To conclude, our aim, presently, is to promote the creation of these experiment places: spaces where it becomes easier to trigger and support positive loops between bottom-up initiatives and public agency innovations. And, therefore, where the complex systemic innovations that, today, are drastically needed can emerge and hopefully flourish.

In doing all that, what have been the main challenges?

In doing that, we surely learnt how complicated it can be to openly discuss the role of the state in people’s lives and how sensitive it is to propose new partnership models between citizens and the state.

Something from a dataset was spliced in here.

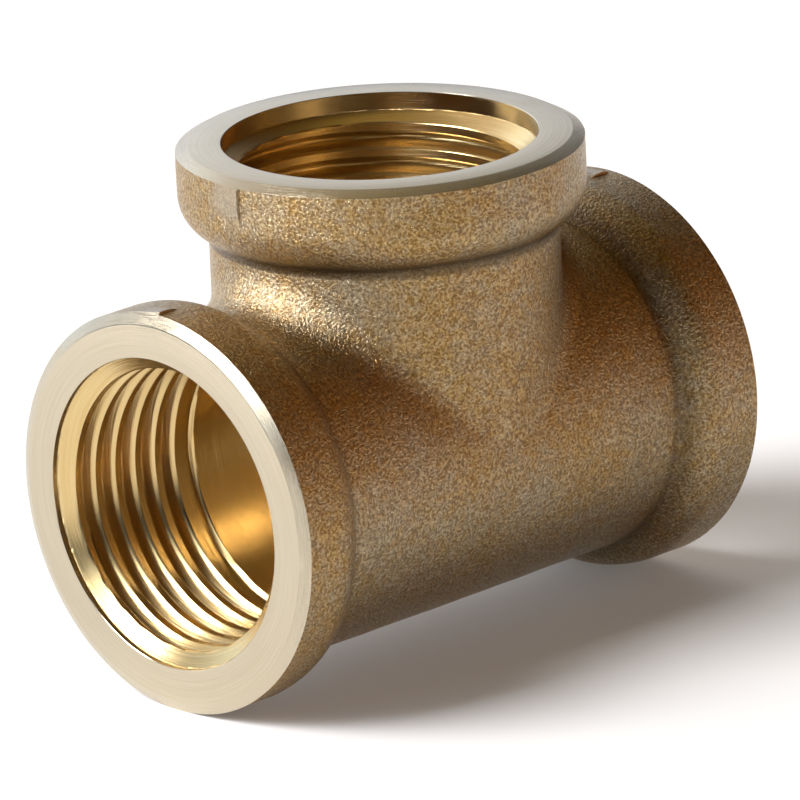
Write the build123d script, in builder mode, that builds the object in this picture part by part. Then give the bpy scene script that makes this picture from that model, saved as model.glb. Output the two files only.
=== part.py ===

In particular, reflecting on the P&C Project experience as a whole (and on our next steps– the Project in fact is continuing the next year), we have understood that the challenge is not only to learn how to empower citizens in the framework of new public services, but also, and even more, how to empower public agencies to play this new role. And to do it while avoiding the big political risks we found, and we are finding, dealing with this subject both in Europe and in USA.

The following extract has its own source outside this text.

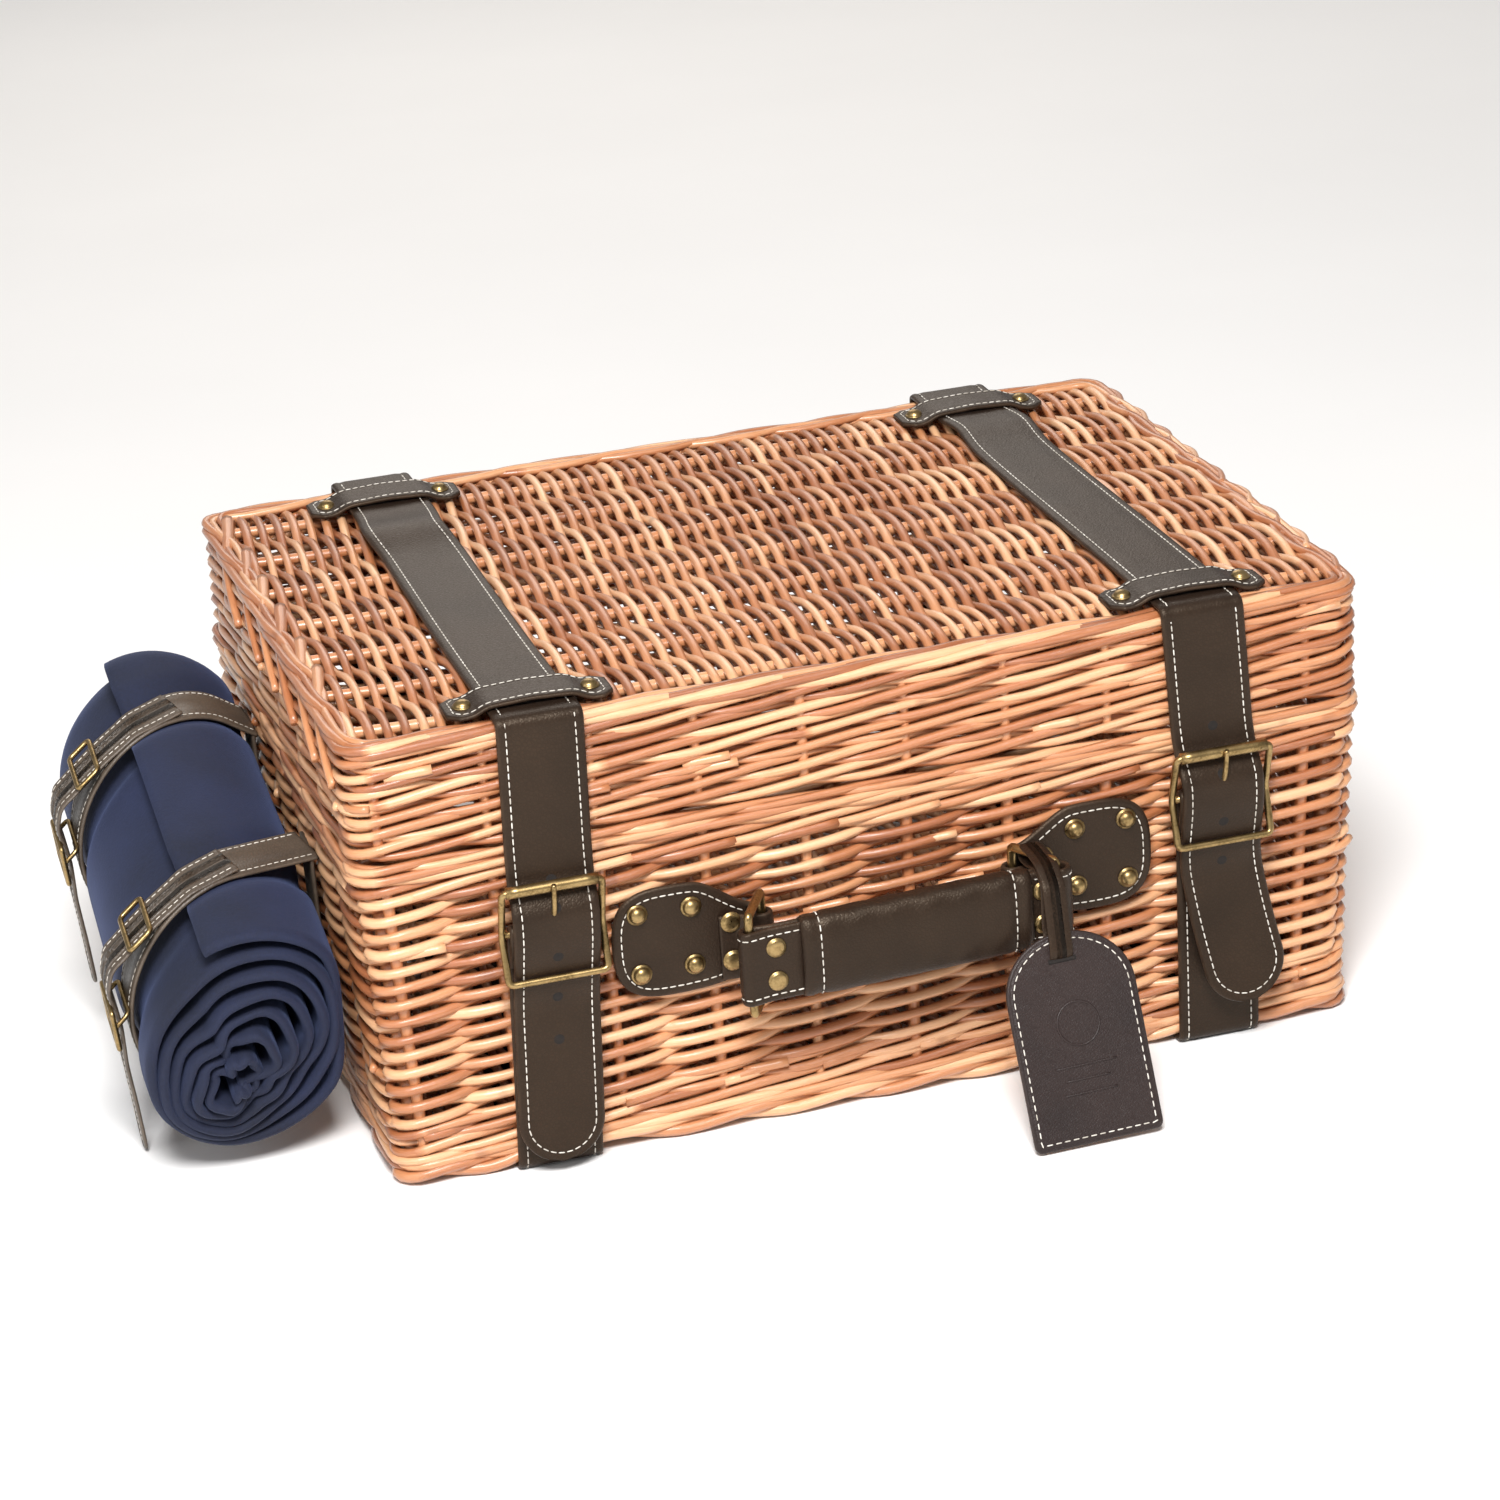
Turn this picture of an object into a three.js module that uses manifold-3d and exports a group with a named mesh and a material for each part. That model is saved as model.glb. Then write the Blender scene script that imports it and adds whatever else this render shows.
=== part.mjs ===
// Wicker picnic basket: a willow hamper with a hinged lid, two wrap-round leather straps,
// a carrying handle on wire rings, a luggage tag, and a rolled blanket strapped to its left end.
// Millimetres. Origin: centre of the woven base's underside. +X right, -Y front, +Z up.
import * as THREE from 'three';
import { ConvexGeometry } from 'three/addons/geometries/ConvexGeometry.js';
import { mergeVertices } from 'three/addons/utils/BufferGeometryUtils.js';
import Module from 'manifold-3d';

const wasm = await Module();
wasm.setup();

// ---- hamper
const WIDTH = 460; // at the lid, left to right
const DEPTH = 340; // at the lid, front to back
const HEIGHT = 208; // top of the lid
const LID_HEIGHT = 54; // of the lid's rims
const BODY_HEIGHT = HEIGHT - LID_HEIGHT; // line between body and lid
const LEAN_X = 7.5; // how far each end wall leans in at the foot
const LEAN_Y = 5; // how far the front and back walls lean in at the foot
const WALL = 8; // thickness of woven walls
const PANEL = 8; // thickness of the lid panel
const FOOT = 12; // height and thickness of the foot border
const BORDER = 12; // thickness of the body's top border
const BORDER_HEIGHT = 7.7;
const PROUD = 0.5; // how far the borders stand out of the walls
const POST = 7; // radius of the corner stakes
const CHAMFER = 6; // cut off the outer corners of the rims and borders
const GAP = 0.4; // clearance between pieces that touch
const SEAM = 0.3; // clearance between pieces of weave
const WINDOW = 0.6; // clearance beside a hinge loop

// ---- lid hinge
const ROD = 3; // radius of the lid's hinge rod, and of the border rod below it
const HINGE_Y = DEPTH / 2 - ROD;
const HINGE_Z = BODY_HEIGHT + 4;
const BORDER_ROD_Z = HINGE_Z - 9;
const LOOP_WIDTH = 10;
const LOOP_THICKNESS = 2.5;
const LOOP_X = WIDTH / 2 - 147; // of each cane loop, from the middle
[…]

As it happens, proposal from public agencies promoting citizen-driven solutions tends to be intended as way to reduce their responsibilities and minimize the role of the state in the creation of social welfare. In reality, as I hope it has been clear from my previous answers, the P&C Project proposal indicates a totally different direction—the direction of a public realm based on a new relationship between citizens and the state—a public realm where public agencies are less service providers and more active citizens’ partners.  And to become a partner, the State, and its agencies have to re-orient and reinforce their role, not reduce it.

For me, to make the meaning of this state-as-partner perspective clearer is the main political challenge we will face in the near future. And the best way to move in this direction is to start a number of positive and successful experimentations (and to effectively communicate their results). Saying that, we are clearly back to the experiment places and to their potentially crucial role for supporting a socially sustainable public innovation.